▸ Given data:
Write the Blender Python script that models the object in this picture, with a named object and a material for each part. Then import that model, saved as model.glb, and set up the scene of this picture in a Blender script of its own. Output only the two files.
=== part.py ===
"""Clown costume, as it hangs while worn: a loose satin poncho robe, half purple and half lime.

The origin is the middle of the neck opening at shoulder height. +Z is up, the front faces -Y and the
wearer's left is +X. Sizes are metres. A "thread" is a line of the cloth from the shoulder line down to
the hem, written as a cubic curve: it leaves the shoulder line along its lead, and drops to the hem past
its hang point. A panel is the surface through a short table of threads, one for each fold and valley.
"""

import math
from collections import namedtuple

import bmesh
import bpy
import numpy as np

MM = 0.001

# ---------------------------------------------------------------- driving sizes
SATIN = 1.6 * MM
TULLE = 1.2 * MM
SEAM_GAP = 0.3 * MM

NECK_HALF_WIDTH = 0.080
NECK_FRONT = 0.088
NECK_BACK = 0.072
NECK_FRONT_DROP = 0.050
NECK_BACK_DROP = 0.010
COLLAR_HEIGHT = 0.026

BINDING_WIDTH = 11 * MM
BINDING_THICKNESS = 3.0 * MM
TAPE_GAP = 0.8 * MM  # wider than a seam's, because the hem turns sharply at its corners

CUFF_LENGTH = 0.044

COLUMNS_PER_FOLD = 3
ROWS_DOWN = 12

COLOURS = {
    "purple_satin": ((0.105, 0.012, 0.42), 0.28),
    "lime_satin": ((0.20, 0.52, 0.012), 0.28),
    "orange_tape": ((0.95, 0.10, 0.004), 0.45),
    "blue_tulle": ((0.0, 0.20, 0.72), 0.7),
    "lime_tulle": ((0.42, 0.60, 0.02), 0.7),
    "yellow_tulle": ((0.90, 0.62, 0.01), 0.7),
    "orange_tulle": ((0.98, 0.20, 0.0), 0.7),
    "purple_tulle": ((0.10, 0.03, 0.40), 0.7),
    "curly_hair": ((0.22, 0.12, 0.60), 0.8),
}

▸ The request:
The listing above must be transcribed exactly, line by line.

▸ Full output:
Write the Blender Python script that models the object in this picture, with a named object and a material for each part. Then import that model, saved as model.glb, and set up the scene of this picture in a Blender script of its own. Output only the two files.
=== part.py ===
"""Clown costume, as it hangs while worn: a loose satin poncho robe, half purple and half lime.

The origin is the middle of the neck opening at shoulder height. +Z is up, the front faces -Y and the
wearer's left is +X. Sizes are metres. A "thread" is a line of the cloth from the shoulder line down to
the hem, written as a cubic curve: it leaves the shoulder line along its lead, and drops to the hem past
its hang point. A panel is the surface through a short table of threads, one for each fold and valley.
"""

import math
from collections import namedtuple

import bmesh
import bpy
import numpy as np

MM = 0.001

# ---------------------------------------------------------------- driving sizes
SATIN = 1.6 * MM
TULLE = 1.2 * MM
SEAM_GAP = 0.3 * MM

NECK_HALF_WIDTH = 0.080
NECK_FRONT = 0.088
NECK_BACK = 0.072
NECK_FRONT_DROP = 0.050
NECK_BACK_DROP = 0.010
COLLAR_HEIGHT = 0.026

BINDING_WIDTH = 11 * MM
BINDING_THICKNESS = 3.0 * MM
TAPE_GAP = 0.8 * MM  # wider than a seam's, because the hem turns sharply at its corners

CUFF_LENGTH = 0.044

COLUMNS_PER_FOLD = 3
ROWS_DOWN = 12

COLOURS = {
    "purple_satin": ((0.105, 0.012, 0.42), 0.28),
    "lime_satin": ((0.20, 0.52, 0.012), 0.28),
    "orange_tape": ((0.95, 0.10, 0.004), 0.45),
    "blue_tulle": ((0.0, 0.20, 0.72), 0.7),
    "lime_tulle": ((0.42, 0.60, 0.02), 0.7),
    "yellow_tulle": ((0.90, 0.62, 0.01), 0.7),
    "orange_tulle": ((0.98, 0.20, 0.0), 0.7),
    "purple_tulle": ((0.10, 0.03, 0.40), 0.7),
    "curly_hair": ((0.22, 0.12, 0.60), 0.8),
}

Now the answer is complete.